Berrak: Beni yakalıyor. Her ile üniversite olması bence çok güzel bir şey. Çünkü insanlar ailelerinden koparak bir yerlere geliyorlar. Zor yaşam şartları altında İstanbul, Ankara gibi büyük şehirlerde okuyorlar. Bence kendi illerinde olması güzel bir olanak olabilir.

Yaprak Özer: Başka ne hatırlıyorsunuz? Biraz sizi zorlayayım.

Berrak: Üçüncü köprüyü hatırlıyorum.

Yaprak Özer: Gençlerle ne alakası var üçüncü köprünün? Başka!

Nisa: İkinci İstanbul Projesi.

Yaprak Özer: Onun seninle ne alakası var?

Nisa: Benimle hiç bir alakası olmadığını düşünüyorum. Ama onu hatırlıyorum. Bir de bu YGS’nin kalkması.

Yaprak Özer: YGS’nin kalkması. İstediğiniz bir şey mi?

Berrak, Berk,Nisa: Evet, yıllardır istenilen bir şey.

Yaprak Özer: Anlaştığınız tek veri bu gibi geldi bana.

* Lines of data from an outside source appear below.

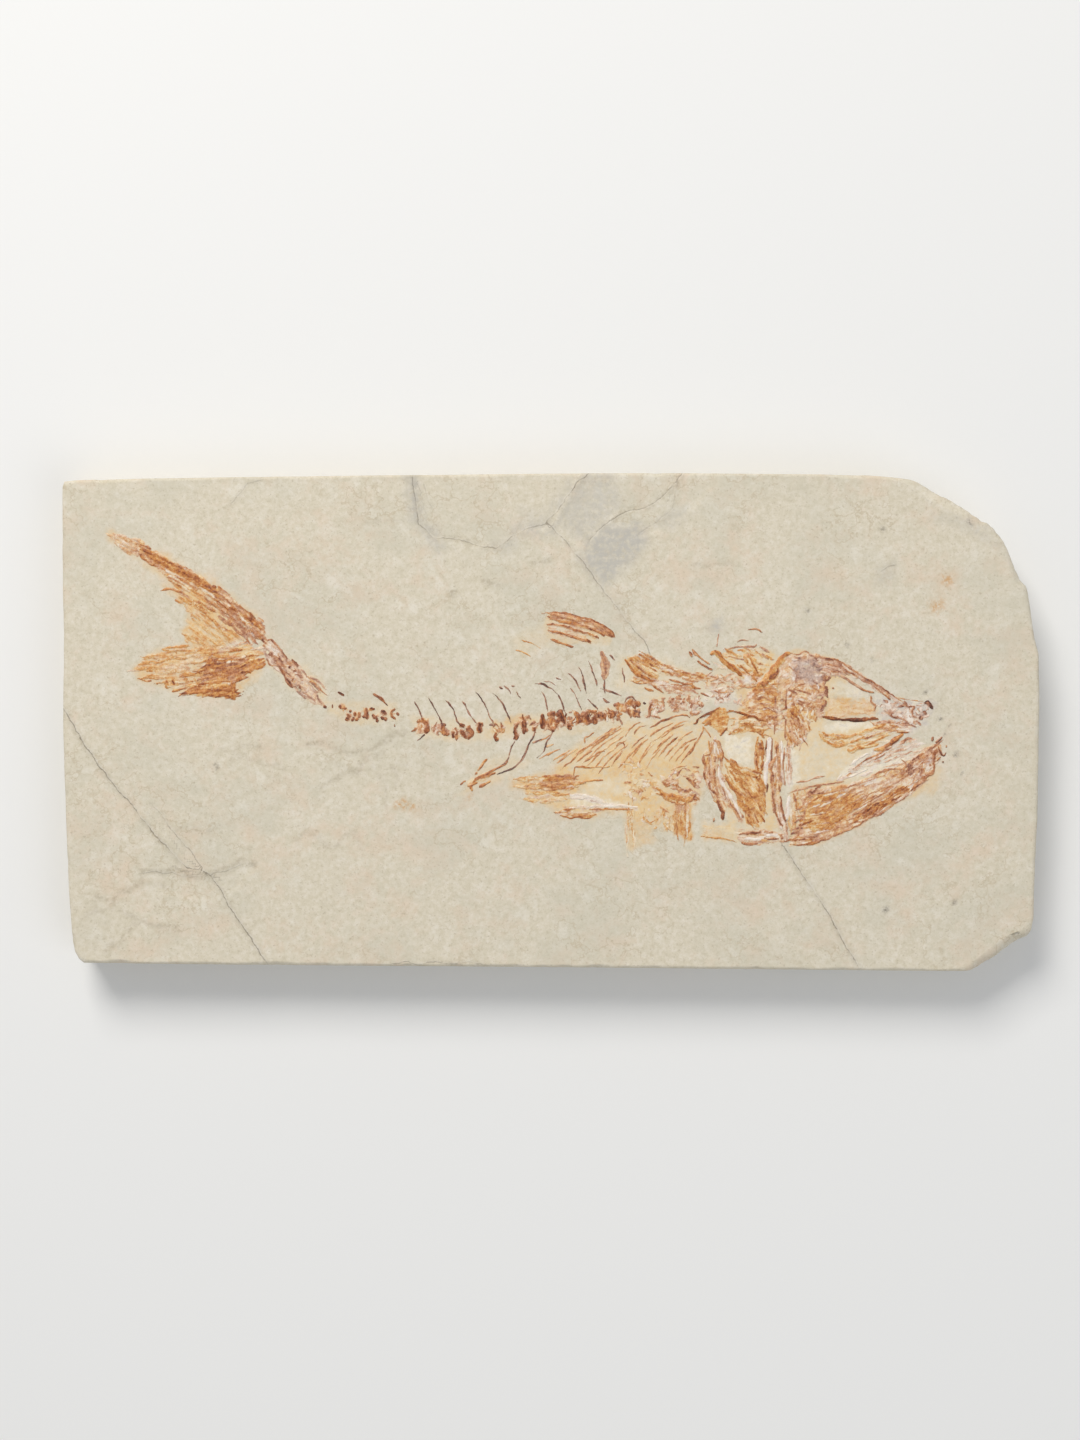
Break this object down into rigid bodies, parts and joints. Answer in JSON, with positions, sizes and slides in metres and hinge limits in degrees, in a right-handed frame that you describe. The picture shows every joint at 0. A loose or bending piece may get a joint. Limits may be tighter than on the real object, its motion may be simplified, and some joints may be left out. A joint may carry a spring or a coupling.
{
  "type": "fossil fish slab",
  "caption": "Flat limestone plate with two broken corners, holding a flattened fossil fish whose bones stand slightly proud of the upper face.",
  "frame": {"origin": "centre of the slab's underside, on the surface that it lies on", "axes": "+X from the tail to the snout, +Y from the belly to the back, +Z out of the fossil face"},
  "size_m": [0.1999, 0.102, 0.0129],
  "materials": {
    "limestone": "matt, fine grained, with faint grey and pinkish mottling",
    "orange_bone": "satin mineralised bone, iron stained orange",
    "brown_bone": "satin mineralised bone, brown",
    "dark_bone": "satin mineralised bone, dark red-brown",
    "pale_bone": "matt mineralised bone, bleached pale"
  },
  "bodies": {
    "root": {"slab": "limestone", "tail_fin": "orange_bone", "tail_stem": "pale_bone", "tail_vertebra_1": "dark_bone", "tail_vertebra_2": "dark_bone", "tail_vertebra_3": "dark_bone", "tail_vertebra_4": "dark_bone", "tail_vertebra_5": "dark_bone", "tail_vertebra_6": "dark_bone", "tail_vertebra_7": "dark_bone", "vertebra_1": "dark_bone", "vertebra_2": "dark_bone", "vertebra_3": "dark_bone", "vertebra_4": "dark_bone", "vertebra_5": "dark_bone", "vertebra_6": "dark_bone", "vertebra_7": "dark_bone", "vertebra_8": "dark_bone", "vertebra_9": "dark_bone", "vertebra_10": "dark_bone", "vertebra_11": "dark_bone", "vertebra_12": "dark_bone", "vertebra_13": "dark_bone", "vertebra_14": "dark_bone", "vertebra_15": "dark_bone", "vertebra_16": "dark_bone", "vertebra_17": "dark_bone", "vertebra_18": "dark_bone", "vertebra_19": "dark_bone", "vertebra_20": "dark_bone", "neck_vertebra_1": "brown_bone", "neck_vertebra_2": "brown_bone", "neck_vertebra_3": "brown_bone", "dorsal_fin": "orange_bone", "anal_fin": "orange_bone", "nape_bone_1": "orange_bone", "nape_bone_2": "orange_bone", "nape_bone_3": "brown_bone", "nape_bone_4": "orange_bone", "nape_bone_5": "orange_bone", "nape_bone_6": "brown_bone", "rib_1": "brown_bone", "rib_2": "brown_bone", "rib_3": "brown_bone", "rib_4": "brown_bone", "rib_5": "brown_bone", "rib_6": "brown_bone", "rib_7": "brown_bone", "shoulder_bone": "brown_bone", "gill_cover_rim": "orange_bone", "gill_cover": "orange_bone", "white_strut": "pale_bone", "cheek_bone": "brown_bone", "skull": "brown_bone", "upper_jaw": "orange_bone", "snout_bone": "brown_bone", "lower_jaw": "orange_bone", "throat_bone": "brown_bone", "pectoral_fin": "orange_bone", "pelvic_bone": "orange_bone"}
  },
  "joints": []
}
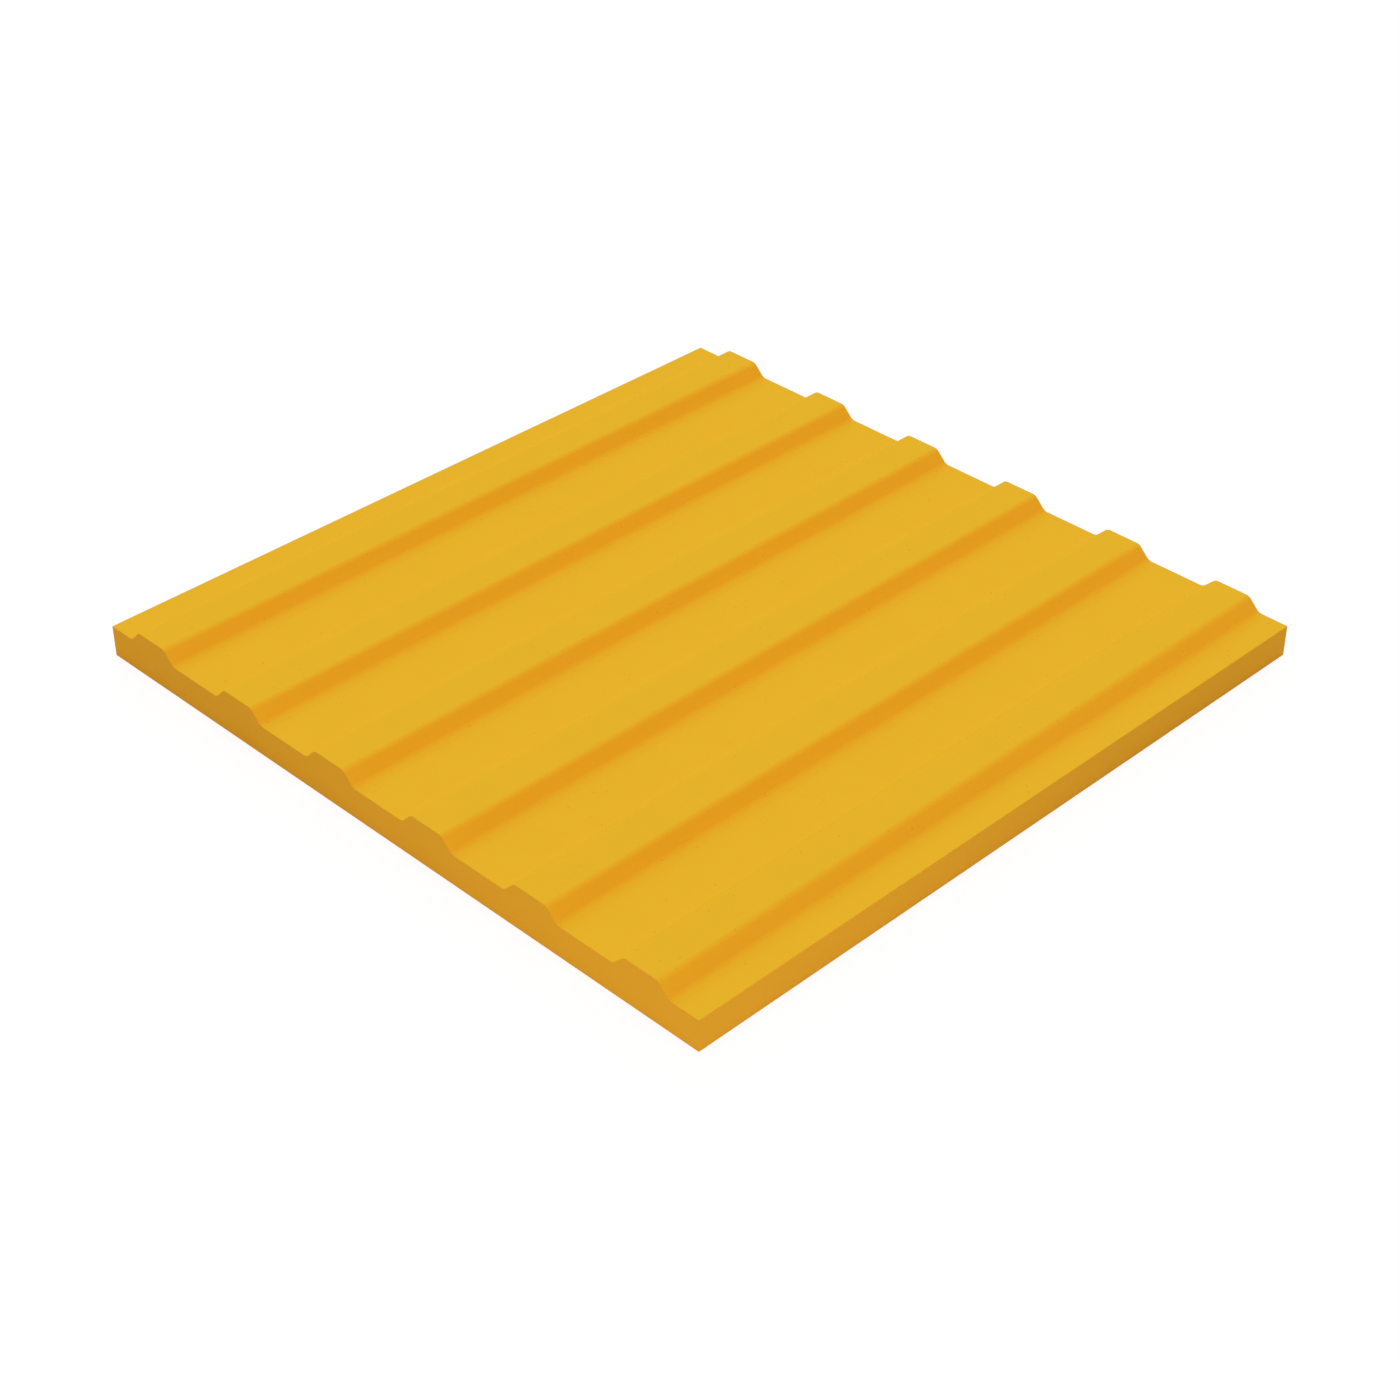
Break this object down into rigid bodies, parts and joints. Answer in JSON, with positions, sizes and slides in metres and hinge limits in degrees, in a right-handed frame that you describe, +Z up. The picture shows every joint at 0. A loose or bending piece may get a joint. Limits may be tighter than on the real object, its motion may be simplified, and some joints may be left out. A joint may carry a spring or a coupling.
{
  "type": "tactile paving slab",
  "caption": "Square cast paving slab with parallel raised ribs across its top, felt through the shoe and with a cane to guide people who can't see the path.",
  "frame": {"origin": "centre of the flat underside", "axes": "+Z up, out of the ribbed face; +Y along the ribs; +X across them"},
  "size_m": [0.2994, 0.3, 0.0175],
  "materials": {
    "yellow_concrete": "matte"
  },
  "bodies": {
    "root": {"tactile_slab": "yellow_concrete"}
  },
  "joints": []
}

Nisa: “Gençler geleceğimiz” diyorlarsa, böyle bir özgürlüğün olması şart diye düşünüyorum.  İnsanların istedikleri okula, istedikleri zaman, istedikleri şekilde gitmeleri gerektiğini düşünüyorum.

Yaprak Özer: Peki bu seçimde vaad dondurmaları alabileceğinizi düşünüyor musunuz? Sizce YGS kalkar mı? Herkese burs verilir mi? Her ile bir üniversite açılır mı? Eğitim tamamıyla bedava olur mu? Bunlar olabilir mi sizce, gerçekçi mi?

Berrak: Ben ümidimizi kaybettiğimizi düşünüyorum. Yıllardır zaten aynı şeyler konuşuluyor ve sürekli bir vaadde bulunuyorlar. Ama ben hiçbir şeyin gerçekleştiğini tam anlamıyla göremediğim için şu anda “evet gerçekleşir” diyemiyorum. Sadece umut.

Yaprak Özer: Biz, size Y kuşağı diyoruz. Y kuşağı olarak sizleri önce belirli bir yaş dilimiyle sınıflandırdık. İnterneti çok iyi kullandığınızı düşünüyoruz. Bütün bu seçim iletişimi sizi nerede yakalıyor. Sizin kullandığınız araçlarda sizi yakalıyor mu?

Nisa: Sosyal mecralarda yakalaması gerekiyor.

Berrak: Yakalamıyor.

Yaprak Özer: Peki nerelerde yakalayabilirler siyasiler sizi? Siz nerelerde dolaşıyorsunuz?  Nasıl haberleşiyorsunuz, söyler misiniz?

Berk: Tabii ki önce sosyal mecra. Facebook, Twitter sizin dediğiniz gibi Y kuşağının en çok kullandığı internet araçları bunlar. En çok yakalamalarının muhtemel olduğu noktalar da bu alanlar. Bence bu alanlara önem vermeliler. Sonuçta ABD Başkanı Barack Obama’nın seçim kampanyasında neler yaptığını biliyoruz. Biz bunun ne kadar aktif bir şekilde kullanılıp ve geri dönüşünün ne kadar güzel alındığını biliyoruz.

Yaprak Özer: Neden size bu yeni iletişim araçlarıyla ulaşamadıklarını düşünüyorsunuz?

Nisa: Daha çok yeni bu tür şeyler. Sosyal medya daha yeni yeni iletişim ağı olmaya başladı. Facebook ve Twitter olarak kalmamalı. Şu an ülkemizde ve dünyada birçok sosyal platform var.

Berrak: Ben çok iyi kullanamadıklarını düşünüyorum. Sosyal mecrayı bilmedikleri ve çok iyi kullanamadıkları için yakalayamıyorlar. Ama bu bir bahane olmamalı ya yanındaki ya da kendisi bir şekilde yakalamalı.

Yaprak Özer: Biz bir de sizlerin apolitik olduğunuzu düşünüyoruz. Öyle misiniz gerçekten? Evet, hayır diyebilir misiniz?

Berk: Gençleri potansiyel bir tehlike olarak gördükleri için öyle yapmaya çalışıyorlar.

Yaprak Özer: Değilsiniz yani.

Berrak, Berk, Nisa: Değiliz.

Nisa: Sonuçta gençler nüfusun büyük bir bölümünü oluşturduğuna göre apolitik olamayız.

Berk: 20 milyon kişinin apolitik olması çok zor.